EXERCISE INSTRUCTIONS:
Restate, exactly and only, the lines from the first through the line containing "import Sketcher".

--- Start of MATERIAL PROVIDED ---

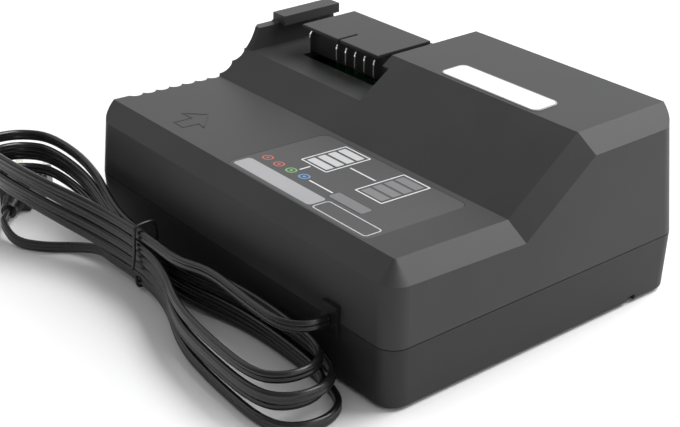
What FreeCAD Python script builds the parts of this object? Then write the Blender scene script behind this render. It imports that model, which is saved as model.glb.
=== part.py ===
import FreeCAD, Part
import math
import os
import re
import Sketcher

# Power tool battery charger: a two-shell moulded housing with a slide-in battery dock, the
# electronics that it holds, and its twin-lead mains cord tied in a hank in front of it.
# X runs along the long front face, +Y points to the back, +Z is up.
# The origin is the centre of the footprint, on the surface that the charger stands on.

doc = FreeCAD.newDocument("battery_charger")
sheet = doc.addObject("Spreadsheet::Sheet", "sizes")

SIZES = [
    # housing
    ("shell_length", 190.0, "length of the housing at the seam"),
    ("shell_width", 146.0, "depth of the housing at the seam"),
    ("corner_radius", 8.0, "radius of the upright corners"),
    ("wall", 2.5, "moulded wall"),
    ("base_gap", 1.0, "height of the tray above the floor"),
    ("seam_height", 25.0, "height of the seam between the shells"),
    ("seam_gap", 0.3, "shadow gap at the seam"),
    ("upper_draft", 4.0, "draft of the upper shell in degrees"),
    ("lower_draft", 1.7, "draft of the tray in degrees"),
    ("deck_front_height", 54.7, "height of the deck at the front"),
    ("deck_foot_height", 52.5, "height of the deck at the foot of the ramp"),
    ("ramp_foot_depth", 61.0, "front face to the foot of the ramp"),
    ("ramp_head_depth", 95.7, "front face to the head of the ramp"),
    ("block_height", 75.7, "height of the high block"),
    ("edge_chamfer", 7.0, "chamfer along the front and right edges"),
    ("edge_round", 0.8, "small round of the moulded edges"),
    ("tray_edge_round", 1.2, "round of the bottom edge"),
    # grip ribs of the left face
    ("rib_pitch", 6.5, "step of the scallops in the left face"),
    ("rib_count", 10.0, "number of scallops"),
    ("rib_radius", 3.6, "radius of one scallop"),
    ("rib_depth", 2.0, "depth of one scallop"),
    ("rib_first_depth", 19.9, "front face to the first scallop"),
    ("rib_bottom_height", 33.0, "height where the scallops begin"),
    # battery dock
    ("dock_width", 74.0, "width of the slide channel"),
    ("dock_inset", 8.0, "left end of the housing to the slide channel"),
    ("dock_floor_height", 62.2, "height of the dock floor"),
    ("lip_reach", 4.0, "overhang of the slide lips"),
    ("lip_height", 4.2, "thickness of the slide lips"),
    ("lip_nose_depth", 90.6, "front face to the front end of the lips"),
    ("rail_end_depth", 121.0, "front face to the rear end of the left rail"),
    ("guide_height", 71.7, "top of the low front part of the left wall"),
    ("guide_run", 4.4, "run of the steep front edge of the left wall"),
    # terminals
    ("hood_inset", 17.5, "left side of the channel to the terminal hood"),
    ("hood_length", 49.0, "length of the terminal hood"),
    ("hood_front_depth", 90.3, "front face to the front edge of the hood"),
    ("hood_run", 28.2, "depth of the hood from front to back"),
    ("hood_top_height", 76.5, "top of the terminal hood"),
    ("hood_plate", 3.2, "thickness of the hood's top plate"),
    ("hood_recess", 6.7, "set-back of the block under the plate"),
    ("hood_slot_width", 1.6, "width of the slot in the plate"),
    ("hood_slot_run", 9.2, "length of the slot in the plate"),
    ("hood_slot_inset", 26.0, "left edge of the hood to the slot"),
    ("hood_flange", 3.0, "flange under the dock floor"),
    ("fit_gap", 0.2, "clearance between fitted pieces"),
    ("seat_gap", 0.3, "clearance between a piece and its seat"),
    ("blade_thickness", 0.9, "thickness of a terminal blade"),
    ("blade_run", 10.0, "depth of a terminal blade"),
    ("blade_reach", 3.8, "blade in front of its block"),
    ("blade_top_height", 71.6, "top of the blades"),
    ("blade_round", 3.2, "rounded upper corner of a blade"),
    ("blade_pitch", 6.0, "step between neighbouring blades"),
    ("blade_count", 5.0, "blades in the close row"),
    ("blade_right_inset", 3.5, "right edge of the hood to the nearest blade"),
    ("blade_left_inset", 3.2, "left edge of the hood to the single blade"),
    ("terminal_board_drop", 6.0, "dock floor underside to the terminal board"),
    # tray
    ("post_inset", 13.0, "screw posts from the side and front faces"),
    ("post_radius", 4.2, "radius of a screw post"),
    ("post_split_height", 19.0, "height where tray boss and upper post meet"),
    ("screw_radius", 1.5, "radius of a case screw"),
    ("screw_length", 22.0, "length of a case screw"),
    ("screw_head_radius", 3.0, "radius of a screw head"),
    ("screw_head_height", 2.2, "height of a screw head"),
    ("screw_sink", 6.0, "depth of the screw recess"),
    ("foot_inset_x", 33.0, "feet from the side faces"),
    ("foot_inset_y", 17.0, "feet from the front and back faces"),
    ("foot_radius", 6.0, "radius of a foot"),
    ("foot_sink", 1.0, "depth of the foot's recess"),
    ("lip_wall", 1.2, "wall of the tongue at the seam"),
    ("tongue_height", 3.0, "height of the tongue above the seam"),
    ("vent_count", 9.0, "ventilation slots in the tray floor"),
    ("vent_pitch", 8.0, "step of the ventilation slots"),
    ("vent_width", 3.0, "width of a ventilation slot"),
    ("vent_length", 46.0, "length of a ventilation slot"),
    ("notch_depth_place", 122.4, "front face to the notch in the right side"),
    ("notch_width", 4.5, "width of the notch"),
    ("notch_height", 2.6, "height of the notch"),
    ("notch_sink", 1.6, "depth of the notch"),
    # electronics
    ("board_inset_x", 23.0, "side faces to the circuit board"),
    ("board_inset_y", 22.0, "front and back faces to the circuit board"),
    ("board_thickness", 1.6, "thickness of the circuit boards"),
    ("board_boss_height", 6.0, "height of the board bosses"),
    ("board_screw_inset", 6.0, "edges of the circuit board to its screws"),
    ("board_screw_radius", 1.3, "radius of a board screw"),
    ("board_screw_length", 6.0, "length of a board screw"),
    ("core_length", 40.0, "length of the transformer core"),
    ("core_width", 14.0, "width of the transformer core"),
    ("core_height", 34.0, "height of the transformer core"),
    ("core_leg", 12.0, "middle leg of the transformer core"),
    ("core_window", 8.0, "width of a core window"),
    ("core_yoke", 6.0, "yoke of the transformer core"),
    ("bobbin_height", 4.0, "height of the transformer's pin base"),
    ("winding_swell", 8.0, "winding in front of and behind the core"),
    ("core_x", 20.0, "transformer centre along X"),
    ("core_y", 14.0, "transformer centre along Y"),
    ("bulk_radius", 12.5, "radius of the bulk capacitor"),
    ("bulk_height", 42.0, "height of the bulk capacitor"),
    ("bulk_x", 54.0, "bulk capacitor centre along X"),
    ("bulk_y", 22.0, "bulk capacitor centre along Y"),
    ("small_can_radius", 6.3, "radius of an output capacitor"),
    ("small_can_height", 25.0, "height of an output capacitor"),
    ("small_can_x", -24.0, "output capacitors along X"),
    ("small_can_y", -22.0, "first output capacitor along Y"),
    ("small_can_pitch", 15.0, "step between the output capacitors"),
    ("sink_length", 58.0, "length of the heat sink"),
    ("sink_plate", 3.5, "thickness of the heat sink plate"),
    ("sink_height", 34.0, "height of the heat sink"),
    ("sink_fin_run", 11.0, "reach of a heat sink fin"),
    ("sink_fin_count", 9.0, "number of heat sink fins"),
    ("sink_fin", 1.6, "thickness of a heat sink fin"),
    ("sink_x", -33.0, "heat sink centre along X"),
    ("sink_gap", 12.7, "front of the terminal hood to the heat sink"),
    ("device_width", 10.2, "width of a power device"),
    ("device_thickness", 4.6, "thickness of a power device"),
    ("device_height", 18.0, "height of a power device"),
    ("device_spacing", 24.0, "step between the power devices"),
    ("choke_ring", 8.0, "ring radius of the line choke"),
    ("choke_wire", 4.2, "section radius of the line choke"),
    ("choke_x", 44.0, "line choke centre along X"),
    ("choke_y", -20.0, "line choke centre along Y"),
    ("film_length", 18.0, "length of the film capacitor"),
    ("film_width", 8.5, "width of the film capacitor"),
    ("film_height", 15.0, "height of the film capacitor"),
    ("film_x", 20.0, "film capacitor centre along X"),
    ("film_y", -22.0, "film capacitor centre along Y"),
    ("fuse_length", 20.0, "length of the fuse"),
    ("fuse_radius", 2.6, "radius of the fuse"),
    ("fuse_x", 40.0, "fuse centre along X"),
    ("fuse_inset", 9.0, "front edge of the circuit board to the fuse"),
    ("fuse_clip", 3.0, "width of a fuse clip"),
    ("chip_length", 12.0, "length of the control chip"),
    ("chip_width", 8.0, "width of the control chip"),
    ("chip_height", 2.2, "height of the control chip"),
    ("chip_x", -46.0, "control chip centre along X"),
    ("chip_y", -12.0, "control chip centre along Y"),
    # deck fittings
    ("label_length", 82.1, "length of the panel label"),
    ("label_inset", 25.4, "right end of the housing to the panel label"),
    ("label_front_depth", 10.0, "front face to the panel label"),
    ("label_run", 48.0, "depth of the panel label"),
    ("label_thickness", 0.35, "thickness of the labels"),
    ("label_sink", 0.4, "recess under the panel label"),
    ("label_corner", 4.0, "corner radius of the labels"),
    ("window_inset", 26.1, "right edge of the panel label to the indicator window"),
    ("window_depth", 24.6, "front face to the centre of the indicator window"),
    ("window_length", 19.0, "length of the indicator window"),
    ("window_width", 5.4, "width of the indicator window"),
    ("lens_flange", 1.5, "flange of the lens under the deck"),
    ("light_board_drop", 6.0, "deck underside to the indicator board"),
    ("light_board_length", 40.0, "length of the indicator board"),
    ("light_board_width", 14.0, "width of the indicator board"),
    ("ribbon_inset", 6.0, "left end of the indicator board to the ribbon"),
    ("ribbon_width", 8.0, "width of the ribbon"),
    ("ribbon_thickness", 0.8, "thickness of the ribbon"),
    ("light_size", 3.2, "side of an indicator light"),
    ("light_height", 1.8, "height of an indicator light"),
    ("badge_inset", 33.2, "right end of the housing to the badge"),
    ("badge_length", 52.4, "length of the badge"),
    ("badge_front_depth", 97.4, "front face to the badge"),
    ("badge_width", 13.2, "width of the badge"),
    ("badge_corner", 3.0, "corner radius of the badge"),
    # cord
    ("cord_diameter", 4.6, "width over the flat twin lead"),
    ("exit_inset", 30.5, "right end of the housing to the cord exit"),
    ("exit_height", 25.5, "cord exit height"),
    ("grommet_width", 6.0, "width of the grommet's neck"),
    ("grommet_height", 10.0, "height of the grommet's neck"),
    ("grommet_flange", 1.5, "flange of the grommet"),
    ("grommet_rim", 1.2, "rim of the flange round the neck"),
    ("grommet_tail", 14.0, "tapered tail of the grommet inside the housing"),
    ("battery_lead_spacing", 32.0, "distance between the leads to the terminal board"),
    ("lead_radius", 1.0, "radius of a single internal lead"),
    ("waist_x", -42.0, "tie of the hank along X"),
    ("waist_y", -89.0, "tie of the hank along Y"),
    ("hank_angle", -2.0, "turn of the hank's axis in degrees"),
    ("hank_loops", 4.0, "loops of the hank"),
    ("hank_step", 5.6, "height step between loops"),
    ("hank_column", 5.1, "distance between the two columns at the tie"),
    ("hank_right_reach", 116.0, "tie to the right end of the first loop"),
    ("hank_right_growth", 3.0, "more reach of each lower loop"),
    ("hank_right_half", 14.0, "half width of the right lobes"),
    ("hank_left_reach", 104.0, "tie to the left end of the first loop"),
    ("hank_left_half", 16.0, "half width of the left lobes"),
    ("hank_left_shrink", 2.0, "less reach of each lower loop on the left"),
    ("hank_lift", 11.0, "rise of the left lobes over the plug"),
    ("hank_floor_gap", 0.1, "lowest loop above the floor"),
    ("tie_room", 2.2, "room for the tie under the bundle"),
    ("tie_wire", 1.5, "wire diameter of the twist tie"),
    ("tie_gap", 0.6, "twist tie to the bundle"),
    ("plug_length", 25.0, "length of the plug body"),
    ("plug_width", 22.0, "width of the plug body"),
    ("plug_height", 12.0, "height of the plug body"),
    ("plug_neck", 12.0, "length of the ribbed neck"),
    ("plug_angle", 140.0, "direction of the plug in degrees"),
    ("prong_length", 16.0, "length of a plug blade"),
    ("prong_width", 6.3, "width of a plug blade"),
    ("prong_thickness", 1.5, "thickness of a plug blade"),
    ("prong_spacing", 12.7, "distance between the plug blades"),
    ("floor_gap", 0.1, "plug above the floor"),
]
for row, (alias, value, meaning) in enumerate(SIZES, start=1):
    sheet.set(f"A{row}", alias)
    sheet.set(f"B{row}", str(value))
    sheet.set(f"C{row}", meaning)
    sheet.setAlias(f"B{row}", alias)
doc.recompute()
ALIASES = {alias for alias, value, meaning in SIZES}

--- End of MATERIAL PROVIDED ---

EXERCISE ANSWER:
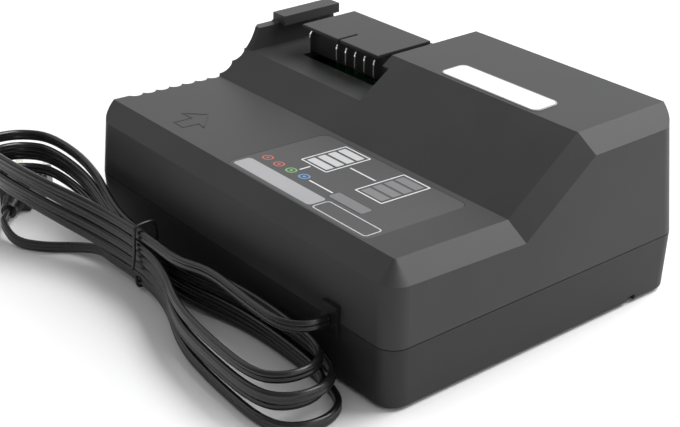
What FreeCAD Python script builds the parts of this object? Then write the Blender scene script behind this render. It imports that model, which is saved as model.glb.
=== part.py ===
import FreeCAD, Part
import math
import os
import re
import Sketcher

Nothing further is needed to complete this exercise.